**TASK**. Print the data that follows exactly.
-------
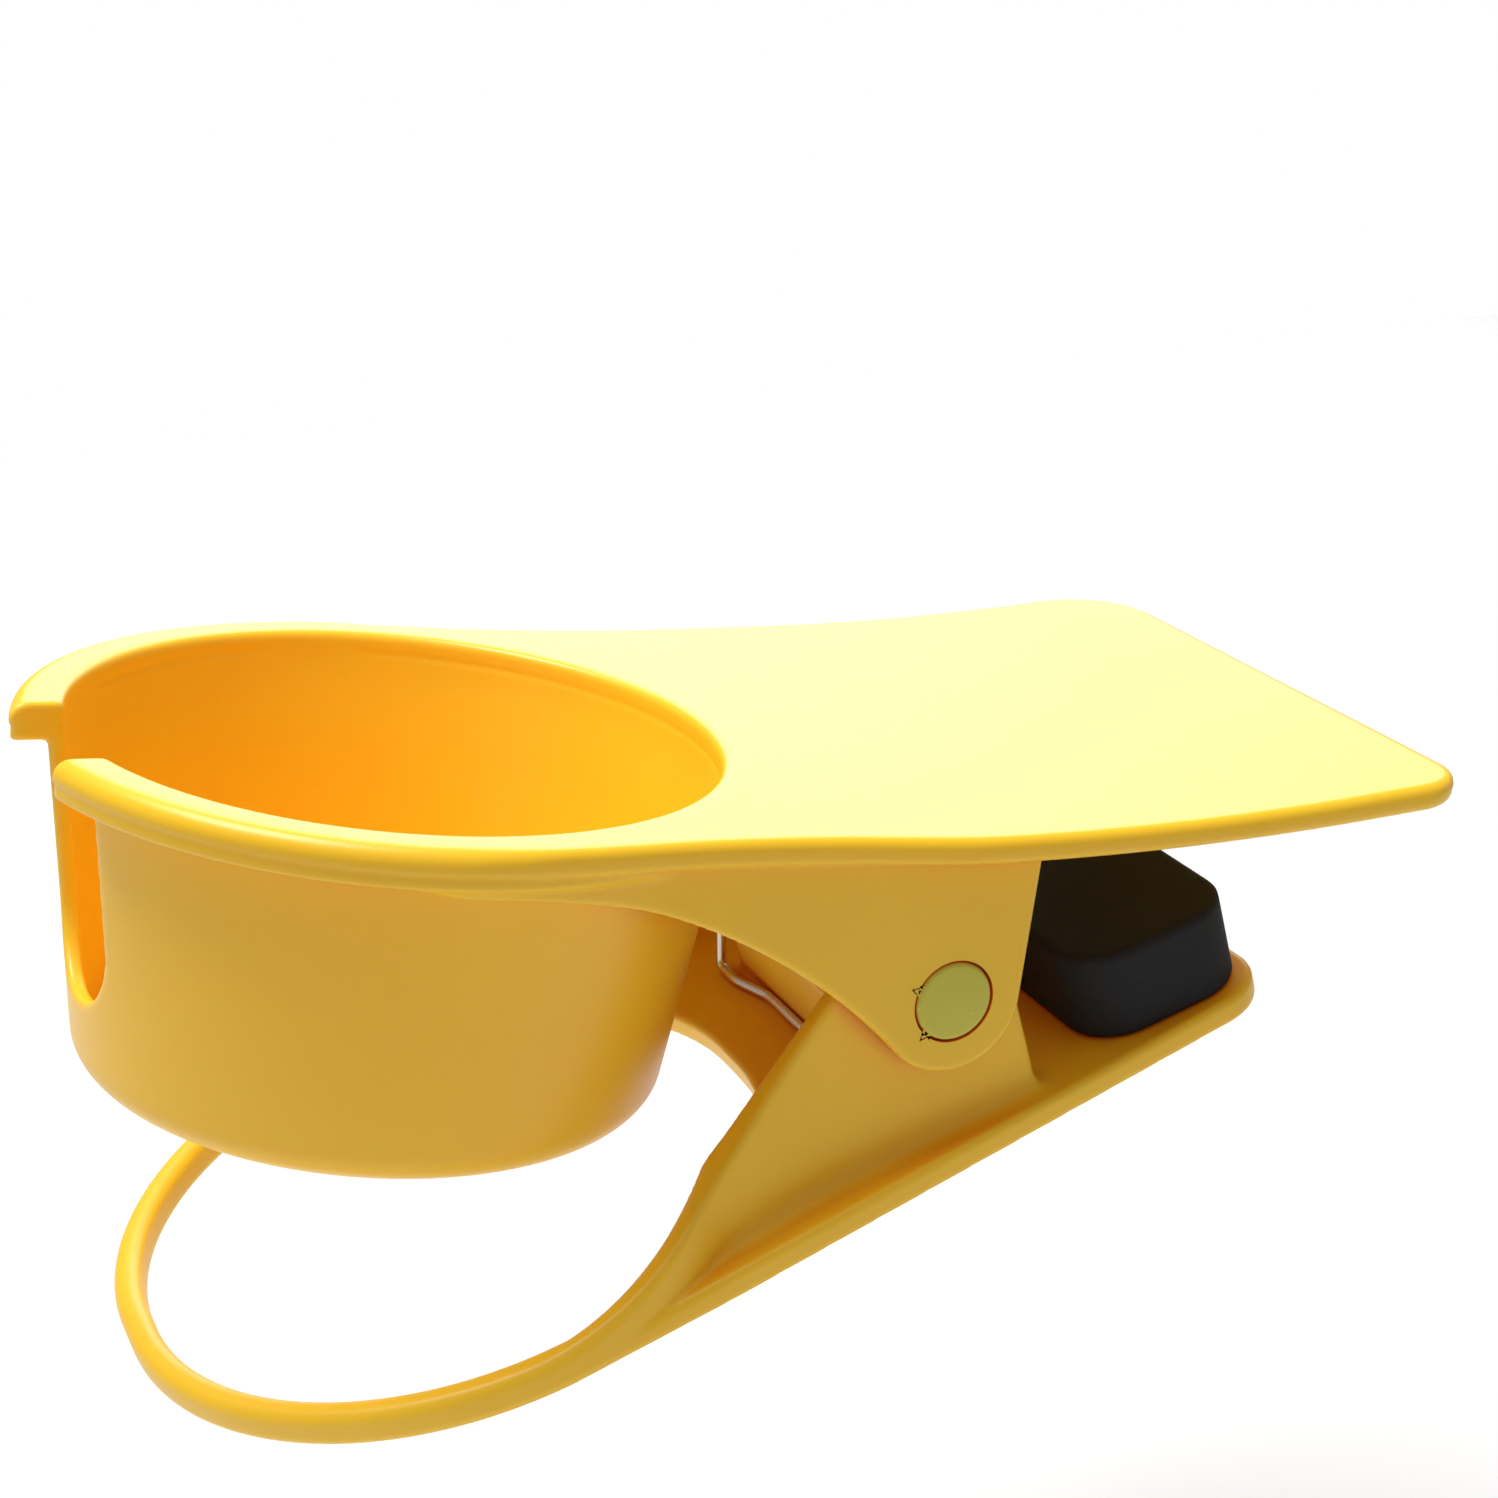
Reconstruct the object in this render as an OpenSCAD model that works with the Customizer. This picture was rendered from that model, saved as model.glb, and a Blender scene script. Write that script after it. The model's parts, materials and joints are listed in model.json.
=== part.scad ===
// Desk clamp cup holder: a mug well that grips a desk edge like a large sprung peg.
// Millimetres. The desk top is the plane Z = 0, its front edge is the line X = 0 and +X runs
// into the desk. The modules below draw in the well's own frame, with its axis upright and
// its rim at Z = 0, and seated() carries them to the desk, where the well leans by seat_tilt.

/* [Mug well] */
// Radius of the mouth that a mug passes through
mouth_r = 42.5; // [38:0.5:43]
// Depth of the well outside, from the top of the rim
well_depth = 48; // [44:1:60]
// Outer radius of the well just under the rim
well_top_r = 44.3; // [44.2:0.1:46]
// Outer radius of the well at its base
well_base_r = 38.9; // [36:0.1:41]
// Thickness of the well's wall and floor
wall_t = 2.2; // [1.8:0.1:2.6]
// Outer radius of the rim
rim_r = 49.2; // [48:0.1:52]
// Height of the rim
rim_h = 5.1; // [4.6:0.1:6]
// Width of the handle slot
slot_w = 21.4; // [14:0.2:26]
// Depth of the handle slot, from the top of the rim
slot_depth = 35.7; // [28:0.1:38]
// How far the slot is turned from the middle, in degrees
slot_turn = 3.3; // [0:0.1:6]

/* [Clamp plate] */
// Thickness of the plate
plate_t = 3.6; // [3:0.1:4.5]
// Width of the plate from the middle plane to its near edge
plate_near_w = 49; // [47:0.1:49.2]
// Width of the plate from the middle plane to its far edge
plate_far_w = 47.6; // [47:0.1:49.2]
// Distance from the well's axis to the plate's free end
plate_reach = 136.4; // [128:0.2:145]
// Radius of the near corner of the free end
near_corner_r = 7.5; // [5:0.5:16]
// Radius of the far corner of the free end
far_corner_r = 13; // [5:0.5:16]
// Depth of the shallow waist behind the rim, on each side
waist_depth = 2; // [0.5:0.5:3]
// Upward bend of the plate, which is also the well's lean, in degrees
seat_tilt = 8; // [6:0.5:9]
// Length of the bend
bend_len = 72; // [60:1:76]

/* [Ears] */
// Distance from the well's axis to the ears' front edge
ear_front = 72.8; // [72:0.1:74]
// Outer face of each ear, from the middle plane
ear_outer = 44.5; // [44:0.1:45]
// Thickness of each ear
ear_t = 3.5; // [3:0.1:3.5]
// Distance from the well's axis to the pivot
pivot_x = 62.8; // [62:0.1:63.2]
// Depth of the pivot under the rim
pivot_drop = 23.6; // [23:0.1:24.5]
// Radius of the ear's lower end
ear_end_r = 10; // [9:0.1:10]
// Radius of the long curve from the rim to the ear's lower end
ear_sweep_r = 90; // [80:1:100]

/* [Clamp lever] */
// Slope of the lever's plate in the well's frame, in degrees
lever_slope = 23.3; // [22:0.1:24]
// Height of the pivot over the underside of the lever's plate
pivot_height = 24.5; // [24:0.1:25.5]
// Thickness of the lever's plate
web_t = 3.6; // [3:0.1:4]
// Radius inside the ring handle
ring_r = 43.6; // [43:0.1:45]
// Distance from the pivot's foot to the ring's centre
ring_reach = 62.7; // [62:0.1:66]
// Sideways stretch of the ring, each way
ring_stretch = 2.2; // [1.6:0.1:3]
// Width of the ring's bar
ring_bar_w = 4; // [3.5:0.1:5]
// Height of the ring's bar
ring_bar_h = 5.2; // [4.5:0.1:6]
// Distance from the pivot's foot to the jaw's free end
jaw_reach = 48; // [46:0.5:50]
// Half of the jaw's width at its free end
jaw_half_w = 41; // [40.5:0.1:43]
// Outer face of each side wall, from the middle plane
side_outer = 40.4; // [39.8:0.1:40.5]
// Thickness of each side wall
side_t = 3; // [2.5:0.1:3.5]

/* [Jaw pad] */
// Thickness of the pad
pad_t = 13.1; // [11:0.1:13.2]
// Distance from the pivot's foot to the pad's inner edge
pad_start = 20.3; // [18:0.1:24]
// Half of the pad's width
pad_half_w = 39.6; // [36:0.1:40]
// Radius of the pad's corners
pad_corner_r = 8; // [4:0.5:10]

/* [Pin and spring] */
// Radius of the steel pivot rod
rod_r = 2.25; // [2:0.05:2.5]
// Radius of the pin cap's head
cap_head_r = 5.5; // [5:0.1:6]
// Radius of the spring's wire
wire_r = 0.75; // [0.6:0.05:0.9]
// Whole turns in each coil of the spring
coil_turns = 7; // [5:1:8]

/* [Hidden] */
$fn = 96;
yellow = [0.98, 0.80, 0.20];
deep_yellow = [0.93, 0.72, 0.17];
cap_yellow = [0.80, 0.74, 0.24];
steel = [0.75, 0.75, 0.77];
black = [0.06, 0.06, 0.06];
over = 1;           // how far a cutter runs past what it cuts
fit_gap = 0.05;     // radial gap of a running fit
tall = 200;         // longer than any part, for cutters and side profiles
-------
**PROBLEM SOLUTION**.
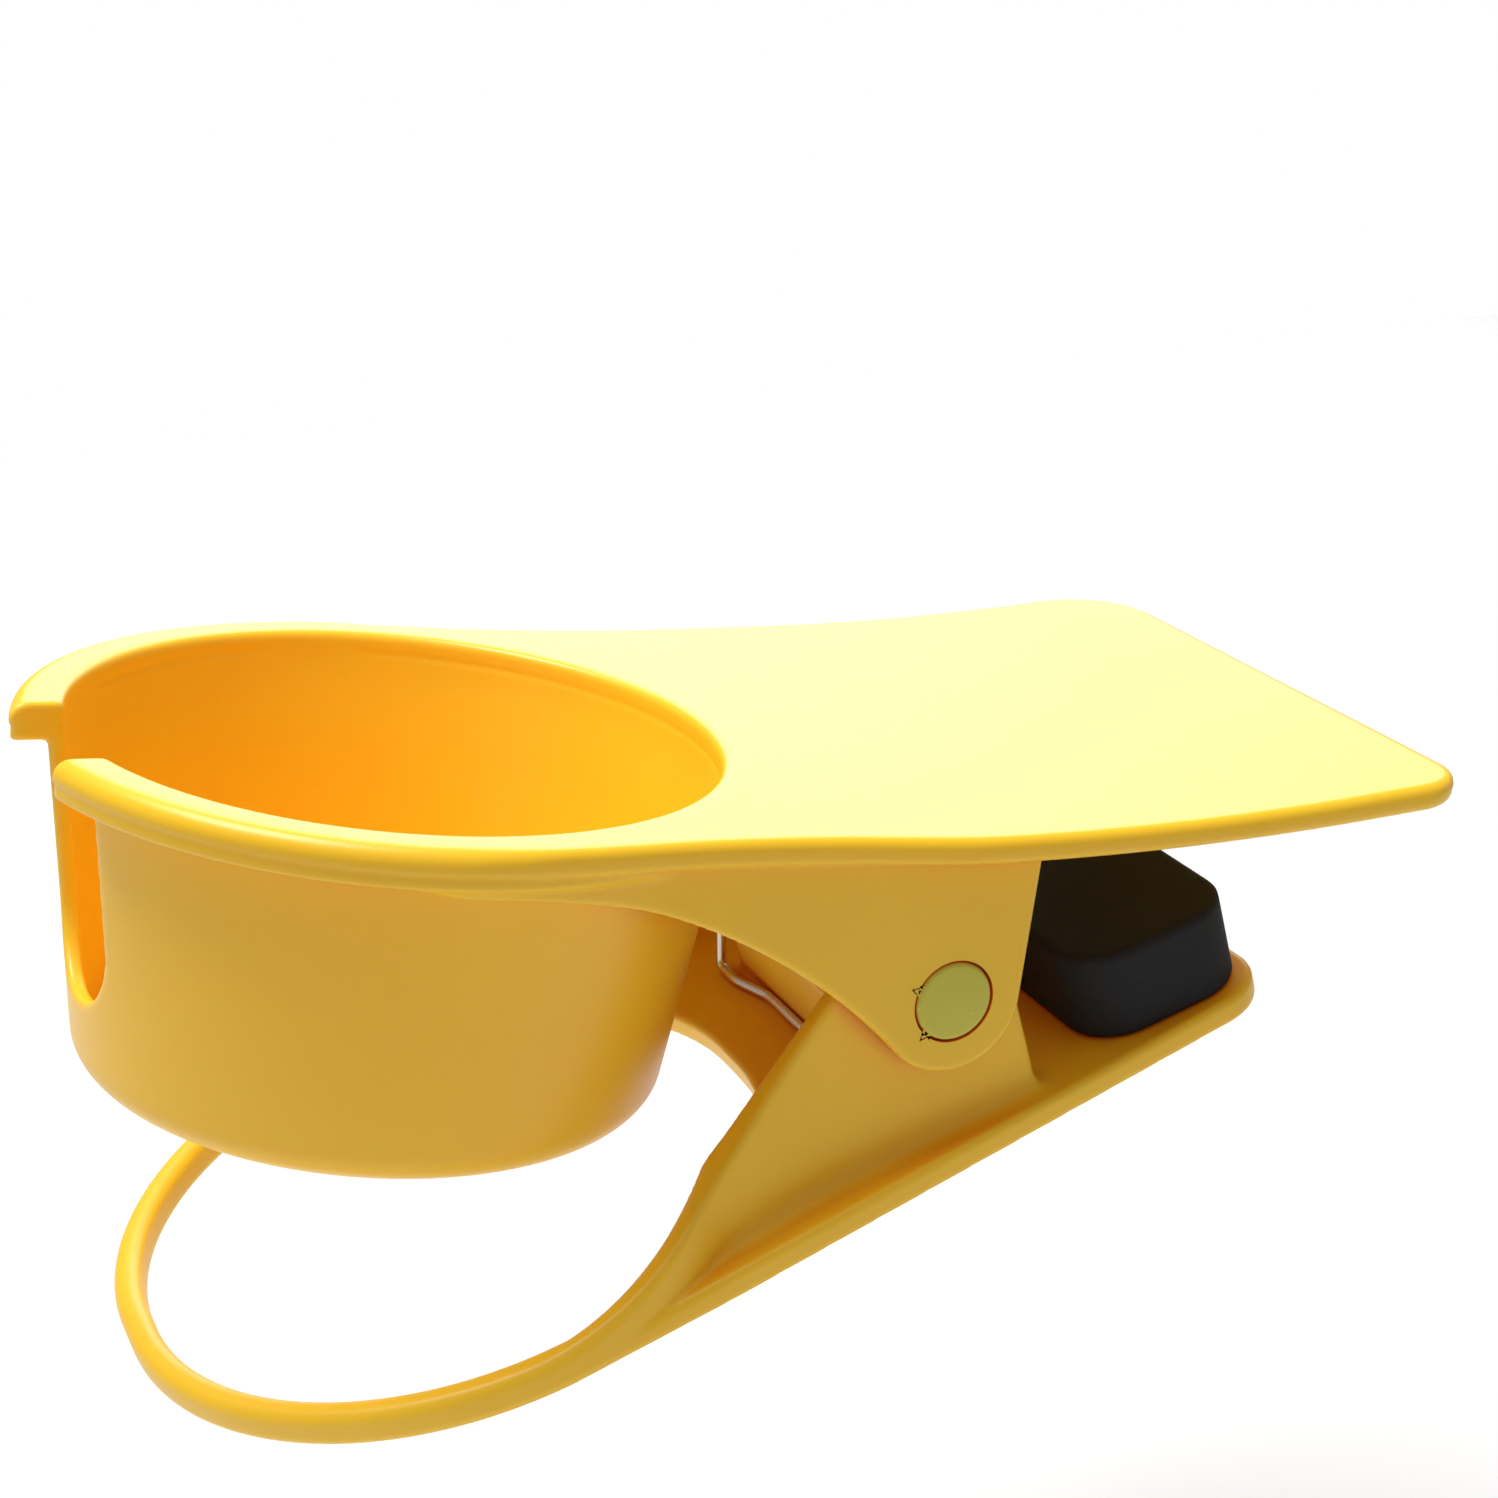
Reconstruct the object in this render as an OpenSCAD model that works with the Customizer. This picture was rendered from that model, saved as model.glb, and a Blender scene script. Write that script after it. The model's parts, materials and joints are listed in model.json.
=== part.scad ===
// Desk clamp cup holder: a mug well that grips a desk edge like a large sprung peg.
// Millimetres. The desk top is the plane Z = 0, its front edge is the line X = 0 and +X runs
// into the desk. The modules below draw in the well's own frame, with its axis upright and
// its rim at Z = 0, and seated() carries them to the desk, where the well leans by seat_tilt.

/* [Mug well] */
// Radius of the mouth that a mug passes through
mouth_r = 42.5; // [38:0.5:43]
// Depth of the well outside, from the top of the rim
well_depth = 48; // [44:1:60]
// Outer radius of the well just under the rim
well_top_r = 44.3; // [44.2:0.1:46]
// Outer radius of the well at its base
well_base_r = 38.9; // [36:0.1:41]
// Thickness of the well's wall and floor
wall_t = 2.2; // [1.8:0.1:2.6]
// Outer radius of the rim
rim_r = 49.2; // [48:0.1:52]
// Height of the rim
rim_h = 5.1; // [4.6:0.1:6]
// Width of the handle slot
slot_w = 21.4; // [14:0.2:26]
// Depth of the handle slot, from the top of the rim
slot_depth = 35.7; // [28:0.1:38]
// How far the slot is turned from the middle, in degrees
slot_turn = 3.3; // [0:0.1:6]

/* [Clamp plate] */
// Thickness of the plate
plate_t = 3.6; // [3:0.1:4.5]
// Width of the plate from the middle plane to its near edge
plate_near_w = 49; // [47:0.1:49.2]
// Width of the plate from the middle plane to its far edge
plate_far_w = 47.6; // [47:0.1:49.2]
// Distance from the well's axis to the plate's free end
plate_reach = 136.4; // [128:0.2:145]
// Radius of the near corner of the free end
near_corner_r = 7.5; // [5:0.5:16]
// Radius of the far corner of the free end
far_corner_r = 13; // [5:0.5:16]
// Depth of the shallow waist behind the rim, on each side
waist_depth = 2; // [0.5:0.5:3]
// Upward bend of the plate, which is also the well's lean, in degrees
seat_tilt = 8; // [6:0.5:9]
// Length of the bend
bend_len = 72; // [60:1:76]

/* [Ears] */
// Distance from the well's axis to the ears' front edge
ear_front = 72.8; // [72:0.1:74]
// Outer face of each ear, from the middle plane
ear_outer = 44.5; // [44:0.1:45]
// Thickness of each ear
ear_t = 3.5; // [3:0.1:3.5]
// Distance from the well's axis to the pivot
pivot_x = 62.8; // [62:0.1:63.2]
// Depth of the pivot under the rim
pivot_drop = 23.6; // [23:0.1:24.5]
// Radius of the ear's lower end
ear_end_r = 10; // [9:0.1:10]
// Radius of the long curve from the rim to the ear's lower end
ear_sweep_r = 90; // [80:1:100]

/* [Clamp lever] */
// Slope of the lever's plate in the well's frame, in degrees
lever_slope = 23.3; // [22:0.1:24]
// Height of the pivot over the underside of the lever's plate
pivot_height = 24.5; // [24:0.1:25.5]
// Thickness of the lever's plate
web_t = 3.6; // [3:0.1:4]
// Radius inside the ring handle
ring_r = 43.6; // [43:0.1:45]
// Distance from the pivot's foot to the ring's centre
ring_reach = 62.7; // [62:0.1:66]
// Sideways stretch of the ring, each way
ring_stretch = 2.2; // [1.6:0.1:3]
// Width of the ring's bar
ring_bar_w = 4; // [3.5:0.1:5]
// Height of the ring's bar
ring_bar_h = 5.2; // [4.5:0.1:6]
// Distance from the pivot's foot to the jaw's free end
jaw_reach = 48; // [46:0.5:50]
// Half of the jaw's width at its free end
jaw_half_w = 41; // [40.5:0.1:43]
// Outer face of each side wall, from the middle plane
side_outer = 40.4; // [39.8:0.1:40.5]
// Thickness of each side wall
side_t = 3; // [2.5:0.1:3.5]

/* [Jaw pad] */
// Thickness of the pad
pad_t = 13.1; // [11:0.1:13.2]
// Distance from the pivot's foot to the pad's inner edge
pad_start = 20.3; // [18:0.1:24]
// Half of the pad's width
pad_half_w = 39.6; // [36:0.1:40]
// Radius of the pad's corners
pad_corner_r = 8; // [4:0.5:10]

/* [Pin and spring] */
// Radius of the steel pivot rod
rod_r = 2.25; // [2:0.05:2.5]
// Radius of the pin cap's head
cap_head_r = 5.5; // [5:0.1:6]
// Radius of the spring's wire
wire_r = 0.75; // [0.6:0.05:0.9]
// Whole turns in each coil of the spring
coil_turns = 7; // [5:1:8]

/* [Hidden] */
$fn = 96;
yellow = [0.98, 0.80, 0.20];
deep_yellow = [0.93, 0.72, 0.17];
cap_yellow = [0.80, 0.74, 0.24];
steel = [0.75, 0.75, 0.77];
black = [0.06, 0.06, 0.06];
over = 1;           // how far a cutter runs past what it cuts
fit_gap = 0.05;     // radial gap of a running fit
tall = 200;         // longer than any part, for cutters and side profiles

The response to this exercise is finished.